If it is aligmnent, it will most likely pull. I say it is either a bent wheel, balance issue, or suspension problem.


----------



## 96_vqmax (May 14, 2003)

Vibrate at certain speed,most likely are the tire out off balance.Pulling to one side and wear out uneven are most likely alignment(uneven wear out might due to bad shock too).While braking and the steering wheel shake are more like warp rotor.


----------



## Imobejoas (Jul 4, 2003)

RLee said:


> My 1999 Maxima GLE shakes and the stearing wheel vibrates at 65 to 70mph, is this normal for 4th gen Maximas, tried rotating tires and changing tire pressure.

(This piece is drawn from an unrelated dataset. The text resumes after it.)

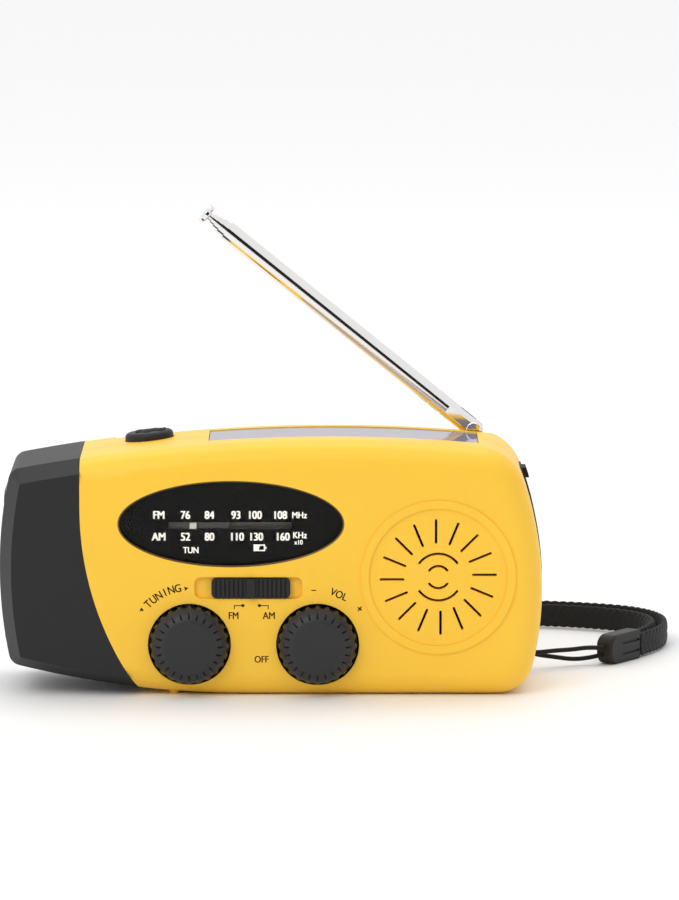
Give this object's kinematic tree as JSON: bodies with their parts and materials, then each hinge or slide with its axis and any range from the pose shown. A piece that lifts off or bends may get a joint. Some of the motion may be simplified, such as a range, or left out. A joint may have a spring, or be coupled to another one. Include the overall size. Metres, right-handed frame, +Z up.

you ever fix your problem man?


----------



## Ran (Mar 3, 2005)

*No, still working on it*



Imobejoas said:


> you ever fix your problem man?


Did the wheel alignment , no help. will try balancing tires next.


----------



## brianw (Feb 25, 2004)

For a balance, make sure they use a high speed load balancer such as a Hunter GSP9700.

http://www.gsp9700.com has a list of shops that have 'em. Quite a few do. For problematic balancing issues, a high speed load balancer is often the best tool to use.


----------



## Hydrolock (Feb 18, 2005)

brianw said:


> For a balance, make sure they use a high speed load balancer such as a Hunter GSP9700.
> 
> http://www.gsp9700.com has a list of shops that have 'em. Quite a few do. For problematic balancing issues, a high speed load balancer is often the best tool to use.


That thing is the ish, it's like retard proof. Even if you spin the tire on the machine it will spin it back automatically to where you need to put the weight. With the roadforce it even tells you where to match the rim and tire. So a high spot on the rim will line up with a low sport on the tire. I love using that machine.


----------